- WRITTEN EXERCISE
Quote exactly the lines between the line containing "obj.data.transform(obj.matrix_world)" and the line containing "imported = [obj", counting those two lines as part of the range. Leave the rest out.

- COLLECTED DATA
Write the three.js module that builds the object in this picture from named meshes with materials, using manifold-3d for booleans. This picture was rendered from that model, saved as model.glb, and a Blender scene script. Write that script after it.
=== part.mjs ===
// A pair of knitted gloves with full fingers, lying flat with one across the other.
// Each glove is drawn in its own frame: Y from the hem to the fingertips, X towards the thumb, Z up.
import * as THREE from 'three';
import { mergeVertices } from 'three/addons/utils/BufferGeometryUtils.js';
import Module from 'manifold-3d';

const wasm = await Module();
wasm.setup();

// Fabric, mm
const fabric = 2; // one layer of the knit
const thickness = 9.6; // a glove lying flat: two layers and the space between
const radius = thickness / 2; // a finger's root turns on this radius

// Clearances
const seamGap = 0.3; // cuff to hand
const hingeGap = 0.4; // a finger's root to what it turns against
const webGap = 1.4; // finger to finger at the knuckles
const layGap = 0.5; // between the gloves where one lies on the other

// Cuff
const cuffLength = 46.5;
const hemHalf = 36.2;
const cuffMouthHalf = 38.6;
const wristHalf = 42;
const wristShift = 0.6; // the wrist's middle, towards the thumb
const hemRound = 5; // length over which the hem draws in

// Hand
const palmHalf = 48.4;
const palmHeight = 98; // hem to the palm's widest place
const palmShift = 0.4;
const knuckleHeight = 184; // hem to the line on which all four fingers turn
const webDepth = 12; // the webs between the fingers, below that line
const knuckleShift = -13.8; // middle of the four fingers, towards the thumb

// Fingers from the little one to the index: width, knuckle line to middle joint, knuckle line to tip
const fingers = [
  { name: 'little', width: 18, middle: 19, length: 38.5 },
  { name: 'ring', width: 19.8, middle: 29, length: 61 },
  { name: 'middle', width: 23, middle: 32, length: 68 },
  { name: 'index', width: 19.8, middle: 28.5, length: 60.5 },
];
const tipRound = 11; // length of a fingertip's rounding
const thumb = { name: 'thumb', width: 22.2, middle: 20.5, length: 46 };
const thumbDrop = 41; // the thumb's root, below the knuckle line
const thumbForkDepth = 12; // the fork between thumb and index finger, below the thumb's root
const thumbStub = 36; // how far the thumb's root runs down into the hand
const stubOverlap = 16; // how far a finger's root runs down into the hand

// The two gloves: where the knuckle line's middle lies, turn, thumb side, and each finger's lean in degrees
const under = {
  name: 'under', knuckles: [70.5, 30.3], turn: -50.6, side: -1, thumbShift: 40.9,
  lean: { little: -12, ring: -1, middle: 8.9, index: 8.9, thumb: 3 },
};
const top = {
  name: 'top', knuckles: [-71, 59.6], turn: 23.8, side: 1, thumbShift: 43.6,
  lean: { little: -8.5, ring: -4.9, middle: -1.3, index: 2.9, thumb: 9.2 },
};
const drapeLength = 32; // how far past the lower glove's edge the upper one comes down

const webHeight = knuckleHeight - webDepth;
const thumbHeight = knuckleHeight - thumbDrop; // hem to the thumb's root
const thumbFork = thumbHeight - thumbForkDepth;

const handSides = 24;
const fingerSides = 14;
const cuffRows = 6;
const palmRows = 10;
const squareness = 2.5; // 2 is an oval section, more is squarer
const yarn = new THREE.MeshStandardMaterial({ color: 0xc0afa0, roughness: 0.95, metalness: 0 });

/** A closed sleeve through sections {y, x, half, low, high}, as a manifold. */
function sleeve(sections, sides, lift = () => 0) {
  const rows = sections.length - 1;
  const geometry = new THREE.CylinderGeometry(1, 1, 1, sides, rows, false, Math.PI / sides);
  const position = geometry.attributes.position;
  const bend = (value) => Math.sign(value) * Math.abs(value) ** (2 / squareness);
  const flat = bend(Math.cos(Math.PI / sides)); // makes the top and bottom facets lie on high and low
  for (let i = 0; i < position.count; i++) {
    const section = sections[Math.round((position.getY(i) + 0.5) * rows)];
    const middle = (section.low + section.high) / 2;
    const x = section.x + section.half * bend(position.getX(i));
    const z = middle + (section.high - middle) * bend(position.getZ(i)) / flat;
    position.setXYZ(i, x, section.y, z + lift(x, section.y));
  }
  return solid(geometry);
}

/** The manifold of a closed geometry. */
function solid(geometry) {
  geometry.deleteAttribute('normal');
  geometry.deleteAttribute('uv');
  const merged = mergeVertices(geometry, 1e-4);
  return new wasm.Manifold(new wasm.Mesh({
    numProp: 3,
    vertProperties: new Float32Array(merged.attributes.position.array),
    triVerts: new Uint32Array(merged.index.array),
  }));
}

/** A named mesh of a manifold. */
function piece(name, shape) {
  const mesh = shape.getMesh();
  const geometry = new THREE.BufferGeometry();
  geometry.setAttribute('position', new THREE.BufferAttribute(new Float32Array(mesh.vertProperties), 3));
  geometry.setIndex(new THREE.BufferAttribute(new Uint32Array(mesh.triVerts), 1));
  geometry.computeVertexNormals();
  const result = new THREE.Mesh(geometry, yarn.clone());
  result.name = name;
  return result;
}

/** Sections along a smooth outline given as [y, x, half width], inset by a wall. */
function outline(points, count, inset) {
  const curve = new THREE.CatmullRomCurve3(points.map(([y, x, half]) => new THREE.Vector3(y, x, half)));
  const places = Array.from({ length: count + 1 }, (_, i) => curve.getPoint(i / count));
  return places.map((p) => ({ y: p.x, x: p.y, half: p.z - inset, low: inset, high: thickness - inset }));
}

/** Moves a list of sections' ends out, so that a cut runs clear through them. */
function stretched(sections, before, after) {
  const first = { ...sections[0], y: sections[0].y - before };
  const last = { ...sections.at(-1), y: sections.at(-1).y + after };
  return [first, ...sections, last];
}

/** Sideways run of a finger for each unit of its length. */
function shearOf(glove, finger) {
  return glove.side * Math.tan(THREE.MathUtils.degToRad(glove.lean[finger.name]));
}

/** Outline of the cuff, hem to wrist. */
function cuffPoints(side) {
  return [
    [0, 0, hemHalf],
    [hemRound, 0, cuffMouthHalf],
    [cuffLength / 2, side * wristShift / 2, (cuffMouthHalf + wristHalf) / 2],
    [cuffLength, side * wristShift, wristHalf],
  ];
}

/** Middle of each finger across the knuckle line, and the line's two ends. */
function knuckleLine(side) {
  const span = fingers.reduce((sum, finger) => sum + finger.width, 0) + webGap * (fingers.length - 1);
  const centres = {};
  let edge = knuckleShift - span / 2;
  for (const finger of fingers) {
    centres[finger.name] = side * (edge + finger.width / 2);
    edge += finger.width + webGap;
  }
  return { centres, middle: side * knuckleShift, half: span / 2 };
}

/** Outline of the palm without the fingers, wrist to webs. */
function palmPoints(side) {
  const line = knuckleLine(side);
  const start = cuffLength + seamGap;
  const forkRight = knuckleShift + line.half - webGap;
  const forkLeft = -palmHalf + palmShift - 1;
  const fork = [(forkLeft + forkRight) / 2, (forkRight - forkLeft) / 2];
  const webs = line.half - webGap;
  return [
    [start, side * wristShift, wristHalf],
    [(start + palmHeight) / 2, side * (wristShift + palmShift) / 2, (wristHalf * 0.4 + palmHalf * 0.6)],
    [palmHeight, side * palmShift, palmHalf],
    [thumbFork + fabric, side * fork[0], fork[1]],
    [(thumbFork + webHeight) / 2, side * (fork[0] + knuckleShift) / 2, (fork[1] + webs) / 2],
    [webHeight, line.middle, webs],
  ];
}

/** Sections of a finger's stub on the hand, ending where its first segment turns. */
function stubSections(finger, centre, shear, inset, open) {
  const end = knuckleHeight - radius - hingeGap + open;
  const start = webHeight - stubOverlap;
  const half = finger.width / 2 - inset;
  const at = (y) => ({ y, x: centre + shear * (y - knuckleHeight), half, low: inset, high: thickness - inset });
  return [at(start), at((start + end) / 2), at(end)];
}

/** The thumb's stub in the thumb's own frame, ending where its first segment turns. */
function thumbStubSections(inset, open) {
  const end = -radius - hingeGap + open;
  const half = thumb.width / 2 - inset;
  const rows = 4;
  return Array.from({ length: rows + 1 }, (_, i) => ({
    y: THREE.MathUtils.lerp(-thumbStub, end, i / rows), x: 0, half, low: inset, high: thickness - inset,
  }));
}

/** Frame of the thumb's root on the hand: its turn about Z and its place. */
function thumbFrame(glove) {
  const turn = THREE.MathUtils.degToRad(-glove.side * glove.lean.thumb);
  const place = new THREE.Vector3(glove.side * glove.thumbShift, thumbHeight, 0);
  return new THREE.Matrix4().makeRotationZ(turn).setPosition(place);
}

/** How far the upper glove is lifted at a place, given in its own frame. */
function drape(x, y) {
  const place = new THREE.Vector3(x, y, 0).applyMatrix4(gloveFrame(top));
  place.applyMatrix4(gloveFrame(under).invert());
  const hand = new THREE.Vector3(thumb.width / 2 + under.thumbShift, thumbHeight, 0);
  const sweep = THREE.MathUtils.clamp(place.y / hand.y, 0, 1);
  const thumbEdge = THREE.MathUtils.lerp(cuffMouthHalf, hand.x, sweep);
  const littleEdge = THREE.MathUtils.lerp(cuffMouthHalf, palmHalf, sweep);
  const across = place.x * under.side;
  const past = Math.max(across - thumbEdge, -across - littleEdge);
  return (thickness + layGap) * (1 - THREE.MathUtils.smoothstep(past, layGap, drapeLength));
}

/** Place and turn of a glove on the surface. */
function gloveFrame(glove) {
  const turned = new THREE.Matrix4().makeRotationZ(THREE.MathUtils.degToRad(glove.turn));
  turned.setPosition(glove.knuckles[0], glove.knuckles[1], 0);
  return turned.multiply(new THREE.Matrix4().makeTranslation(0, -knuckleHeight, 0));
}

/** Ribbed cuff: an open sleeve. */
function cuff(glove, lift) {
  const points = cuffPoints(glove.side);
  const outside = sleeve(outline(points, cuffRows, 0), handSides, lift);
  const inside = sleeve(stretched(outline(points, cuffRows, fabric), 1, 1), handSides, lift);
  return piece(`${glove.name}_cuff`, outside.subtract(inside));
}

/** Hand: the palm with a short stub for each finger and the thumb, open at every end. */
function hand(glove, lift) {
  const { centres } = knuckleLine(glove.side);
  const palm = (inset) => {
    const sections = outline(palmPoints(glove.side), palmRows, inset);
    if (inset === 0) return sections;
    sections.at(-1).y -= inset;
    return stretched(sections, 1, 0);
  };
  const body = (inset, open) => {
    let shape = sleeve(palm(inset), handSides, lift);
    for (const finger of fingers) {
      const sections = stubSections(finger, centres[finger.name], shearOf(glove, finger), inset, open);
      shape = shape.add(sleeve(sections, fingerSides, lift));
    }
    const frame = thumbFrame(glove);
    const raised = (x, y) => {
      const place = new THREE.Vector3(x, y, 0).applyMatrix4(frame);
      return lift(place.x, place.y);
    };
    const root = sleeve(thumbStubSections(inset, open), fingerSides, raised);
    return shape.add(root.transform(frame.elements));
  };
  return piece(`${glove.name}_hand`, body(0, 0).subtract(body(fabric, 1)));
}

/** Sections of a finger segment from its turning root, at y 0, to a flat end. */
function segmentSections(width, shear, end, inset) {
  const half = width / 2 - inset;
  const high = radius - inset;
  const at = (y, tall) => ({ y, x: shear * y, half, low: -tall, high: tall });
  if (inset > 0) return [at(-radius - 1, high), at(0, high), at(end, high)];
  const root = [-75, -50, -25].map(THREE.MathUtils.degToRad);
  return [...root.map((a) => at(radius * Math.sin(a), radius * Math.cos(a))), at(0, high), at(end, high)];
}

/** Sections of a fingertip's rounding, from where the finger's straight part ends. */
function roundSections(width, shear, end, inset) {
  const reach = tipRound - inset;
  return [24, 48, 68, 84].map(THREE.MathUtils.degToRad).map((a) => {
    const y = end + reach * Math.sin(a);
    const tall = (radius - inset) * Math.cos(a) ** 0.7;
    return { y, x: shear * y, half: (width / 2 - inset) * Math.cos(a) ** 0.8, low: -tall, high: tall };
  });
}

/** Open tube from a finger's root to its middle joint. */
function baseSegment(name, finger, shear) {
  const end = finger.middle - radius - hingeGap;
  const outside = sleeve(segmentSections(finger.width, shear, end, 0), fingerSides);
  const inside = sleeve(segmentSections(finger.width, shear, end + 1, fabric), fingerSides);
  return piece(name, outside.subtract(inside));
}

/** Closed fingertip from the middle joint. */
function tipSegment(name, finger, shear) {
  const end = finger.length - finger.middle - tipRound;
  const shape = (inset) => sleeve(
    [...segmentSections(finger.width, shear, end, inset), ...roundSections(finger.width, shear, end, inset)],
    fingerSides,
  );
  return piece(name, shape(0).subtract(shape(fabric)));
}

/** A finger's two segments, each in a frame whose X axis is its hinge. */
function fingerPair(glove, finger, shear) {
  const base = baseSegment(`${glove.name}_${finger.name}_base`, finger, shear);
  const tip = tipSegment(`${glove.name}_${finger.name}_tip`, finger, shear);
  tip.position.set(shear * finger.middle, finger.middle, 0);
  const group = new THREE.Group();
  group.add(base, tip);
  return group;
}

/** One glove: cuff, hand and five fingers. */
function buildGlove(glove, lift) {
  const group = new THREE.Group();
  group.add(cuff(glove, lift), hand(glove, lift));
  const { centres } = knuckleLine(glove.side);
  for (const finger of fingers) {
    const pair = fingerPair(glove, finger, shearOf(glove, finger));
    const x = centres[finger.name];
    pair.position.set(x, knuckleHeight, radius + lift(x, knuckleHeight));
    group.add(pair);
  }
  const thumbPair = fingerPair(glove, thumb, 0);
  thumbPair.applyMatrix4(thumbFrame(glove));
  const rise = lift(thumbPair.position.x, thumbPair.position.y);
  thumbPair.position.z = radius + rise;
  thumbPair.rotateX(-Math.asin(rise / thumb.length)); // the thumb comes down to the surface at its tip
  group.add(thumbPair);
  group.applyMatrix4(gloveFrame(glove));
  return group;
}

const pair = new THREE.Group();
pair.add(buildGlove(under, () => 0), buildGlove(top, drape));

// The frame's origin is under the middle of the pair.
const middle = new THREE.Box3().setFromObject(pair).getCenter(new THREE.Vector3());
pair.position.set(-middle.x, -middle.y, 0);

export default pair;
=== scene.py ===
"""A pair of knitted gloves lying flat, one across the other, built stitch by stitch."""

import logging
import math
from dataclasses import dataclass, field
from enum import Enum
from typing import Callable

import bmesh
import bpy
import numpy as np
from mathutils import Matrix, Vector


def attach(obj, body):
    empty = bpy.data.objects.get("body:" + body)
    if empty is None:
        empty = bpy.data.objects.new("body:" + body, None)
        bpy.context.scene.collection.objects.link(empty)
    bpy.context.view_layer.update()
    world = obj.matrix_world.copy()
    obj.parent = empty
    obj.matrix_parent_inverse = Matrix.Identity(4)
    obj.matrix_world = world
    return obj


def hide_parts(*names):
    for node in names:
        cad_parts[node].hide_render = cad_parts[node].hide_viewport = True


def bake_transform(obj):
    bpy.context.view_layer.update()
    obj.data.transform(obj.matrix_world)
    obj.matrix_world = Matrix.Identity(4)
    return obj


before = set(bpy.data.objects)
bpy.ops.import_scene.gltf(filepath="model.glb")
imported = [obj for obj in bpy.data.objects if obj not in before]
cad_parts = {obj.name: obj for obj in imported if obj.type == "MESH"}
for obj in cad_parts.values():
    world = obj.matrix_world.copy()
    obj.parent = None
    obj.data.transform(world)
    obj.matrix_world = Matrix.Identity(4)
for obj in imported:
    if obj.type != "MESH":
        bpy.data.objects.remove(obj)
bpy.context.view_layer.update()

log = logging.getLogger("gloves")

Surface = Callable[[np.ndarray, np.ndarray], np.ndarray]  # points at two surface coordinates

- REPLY
    obj.data.transform(obj.matrix_world)
    obj.matrix_world = Matrix.Identity(4)
    return obj


before = set(bpy.data.objects)
bpy.ops.import_scene.gltf(filepath="model.glb")
imported = [obj for obj in bpy.data.objects if obj not in before]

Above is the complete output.